Loschmidt echo for quantum metrology

We propose a versatile Loschmidt echo protocol to detect and quantify multiparticle entanglement. It allows us to extract the quantum Fisher information for arbitrary pure states, and finds direct application in quantum metrology. In particular, the protocol applies to states that are generally difficult to characterize, as non-Gaussian states, and states that are not symmetric under particle exchange. We focus on atomic systems, including trapped ions, polar molecules, and Rydberg atoms, where entanglement is generated dynamically via long-range interaction, and show that the protocol is stable against experimental detection errors.

Figure 1

Loschmidt echo protocol applied to the OAT model. (a) Snapshot of the Husimi distribution. Left panel: A spin-polarized state is prepared at the north pole of the Bloch sphere. Central panel: Interaction is switched on for a time $t_1$ (transformation ${\widehat{U}}_{1,\mathrm{OAT}}$). The state is then rotated around the $y$ axis of an angle $\theta \left[{\widehat{R}}_y\left(\theta \right)\right]$. Right panel: Interaction is switched on again for a time $t_2$ (transformation ${\widehat{U}}_{2,\mathrm{OAT}}$) such that ${\widehat{U}}_{1,\mathrm{OAT}}{\widehat{U}}_{2,\mathrm{OAT}}=\mathbb{1}$. In these plots $\theta /\pi =0.01$ and $\tau /\pi =0.05$. (b) Probability $P_0\left(\theta \right)$ (color scale) as a function of time and phase shift. (c) and (d) Cuts of (b) showing $P_0\left(\theta \right)$ (solid line) as a function of $\theta$ for $\tau /\pi =0.05$ (c) and $\tau /\pi =0.01$ (d). The dashed line is the Taylor expansion as in Eq. (1). Here $N=100$.

Figure 2

Phase sensitivity (normalized to the standard quantum limit) calculated as spin squeezing (thin solid and dashed-dotted blue lines) and inverse QFI (thick solid and dashed red lines).
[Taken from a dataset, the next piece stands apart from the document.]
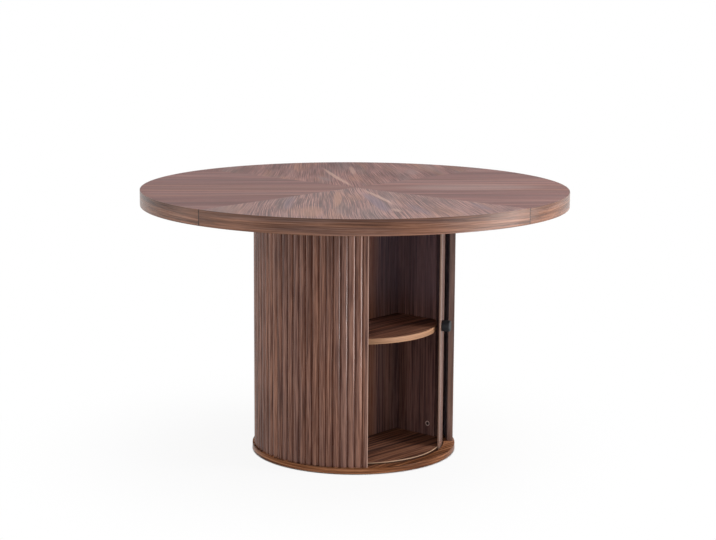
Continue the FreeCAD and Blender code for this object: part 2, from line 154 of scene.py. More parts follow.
LENGTHS = {
    "arris": ("Easing of the edge bands' corners", 0.0006),
    "band_thickness": ("Thickness of the walnut edge bands", 0.001),
    "pale_thickness": ("Thickness of the light bands on floor and ceiling", 0.0015),
    "joint_gap": ("Half of the gap where two lengths of edge band meet", 0.0003),
    "slat_width": ("Width of a slat at its back", 0.0187),
    "slat_side": ("Height of a slat's straight side", 0.0013),
    "slat_height": ("Height of a slat's crown above its back", 0.0065),
    "slat_trim": ("What is cut off the two slats beside the opening", 0.0078),
    "strip_width": ("Thickness of the strips that close the shell's ends", 0.002),
    "door_slat_gap": ("Gap between two of the door's slats", 0.0012),
    "door_slat_side": ("Height of the straight side of a door's slat", 0.0008),
    "stile_ease": ("Rounding of the door's leading edge", 0.001),
    "knob_ease": ("Rounding of the knob's front edge", 0.0042),
    "knob_back_ease": ("Rounding of the knob's edge against the door", 0.0030),
    "knob_border": ("Width of the border round the knob's sunk face", 0.0015),
    "knob_sink": ("Depth of the knob's sunk face", 0.0004),
    "cam_diameter": ("Diameter of a cam lock's face", 0.0149),
    "cam_depth": ("Depth of a cam lock in its panel", 0.0125),
    "cam_rim": ("Width of the rim round a cam lock's dish", 0.0022),
    "cam_dish": ("Depth of the dish in a cam lock's face", 0.0012),
    "cam_socket_rim": ("Width of the dish round the driver's socket", 0.0020),
    "cam_socket": ("Depth of the driver's socket", 0.0020),
    "cam_from_end": ("From a panel's end to its cam locks", 0.034),
    "cam_from_front": ("From a side panel's upright edge to its cam locks", 0.025),
    "cam_from_side": ("From the side panels to the centre panel's cam locks", 0.040),
}
ANGLES = {
    "slat_pitch": ("Angle from one slat to the next", math.radians(4.1329)),
    "opening_half": ("Half of the arc left open for the doorway", math.radians(40.65)),
    "door_lead": ("Place of the door's leading edge", math.radians(-66.277)),
    "door_stile_end": ("Where the smooth stile ends", math.radians(-58.188)),
    "door_tail_start": ("Where the tail stile starts", math.radians(16.2935)),
    "door_tail_end": ("Place of the door's trailing edge", math.radians(18.9897)),
    "knob_angle": ("Where the knob stands round the door", math.radians(-62.2776)),
}
COUNTS = {"door_slat_count": ("Slats on the door", 18)}

# Each kind of walnut: what has its grain, and its dark, middle and light tone.
TONES = ("dark", "middle", "light")
WALNUTS = {
    "top": ("the tabletop", (78, 50, 48), (116, 78, 74), (158, 116, 108)),
    "rim": ("the tabletop's edge", (72, 46, 36), (115, 78, 60), (154, 110, 88)),
    "slat": ("the slats", (85, 55, 45), (122, 84, 70), (161, 118, 99)),
    # The panel tones are painted light: lighter than the other walnut to lift the dim inside of the cabinet.
    "panel": ("the panels inside the cabinet", (88, 66, 66), (134, 101, 97), (170, 132, 124)),
    "board": ("the shelf", (76, 48, 38), (112, 74, 58), (160, 114, 92)),
    # The floor and ceiling tones are painted shade: darker than the shelf's for the shade under the
    # tabletop.
    "floor": ("floor and ceiling", (64, 38, 28), (104, 66, 48), (150, 104, 80)),
    "plinth": ("plinth and cap", (66, 38, 24), (124, 77, 47), (173, 119, 84)),
    "end": ("the shell's ends beside the doorway", (56, 43, 39), (88, 67, 59), (118, 93, 83)),
    "door": ("the door", (82, 60, 52), (116, 88, 78), (146, 116, 104)),
    # The wall's pale tones are painted light: they brighten the dark gap between the door and the shell.
    "wall": ("the shell's inner wall", (156, 148, 158), (194, 184, 194), (216, 206, 212)),
}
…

Solid lines refer to a square lattice with $N=100$ particles with $L=10a_{\text{latt}}$ and $R_c=8a_{\text{latt}}$, red dashed and blue dashed-dotted lines to the OAT model with $N=100$ particles. (a) Nonoptimized case. (b) Optimized case, where the state is rotated by a suitable angle before applying $R_y\left(\theta \right)$. The inset shows the comparison of Eq. (2) for the optimized (solid) and nonoptimized (dot-dashed) dynamics for the QFI at short times.

Figure 3

(a) Comparison of phase sensitivities obtained via the inverse QFI (red dots) and spin squeezing (blue dots) as a function of the number of particles in a 2D square optical lattice with $R_c=5a_{\text{latt}}$. Here the sensitivity is optimized with respect of evolution time and rotation direction. Solid lines are a guide for the eye. The dashed green line is the Heisenberg limit $\left(\mathrm{\Delta }\theta \right)/{\left(\mathrm{\Delta }{\theta }_{\mathrm{SQL}}\right)}^2=1/N$ achieved when the soft-core radius is larger than the maximum interparticle distance. Red dashed-dotted (blue dotted) is the limiting value of the inverse QFI $F_Q^{\infty }$ (spin squeezing ${\xi }_{\infty }^2$) for an infinite system. (b) Minimum value of the inverse QFI and squeezing for an infinite two-dimensional system with varying soft-core radius. For the power-law scaling we find: ${\xi }_{\mathrm{R}}^2\propto {(Rc/a)}^{-1.52}$ and $N/F_Q\propto {(Rc/a)}^{-1.94}$. (c) Time $V_0{t}_{\text{min}}$ where the minimum of the squeezing and the quantum Fisher is obtained as a function of the soft-core radius.

Figure 4

Implementation of Loschmidt echo with Rydberg dressed atoms in lattices. Upper panel: Level scheme with two lower energy levels that form an effective spin-$1/2$ system. Spin-up is coupled to a highly excited Rydberg state which displays repulsive (attractive) interactions in the first (second) part of the protocol. Lower panel: Loschmidt echo protocol is implemented by two consecutive spin echoes with a global spin rotation in the middle by an angle $\theta$. Each spin echo guarantees that inhomogeneous laser detunings decouple from the collective spin dynamics.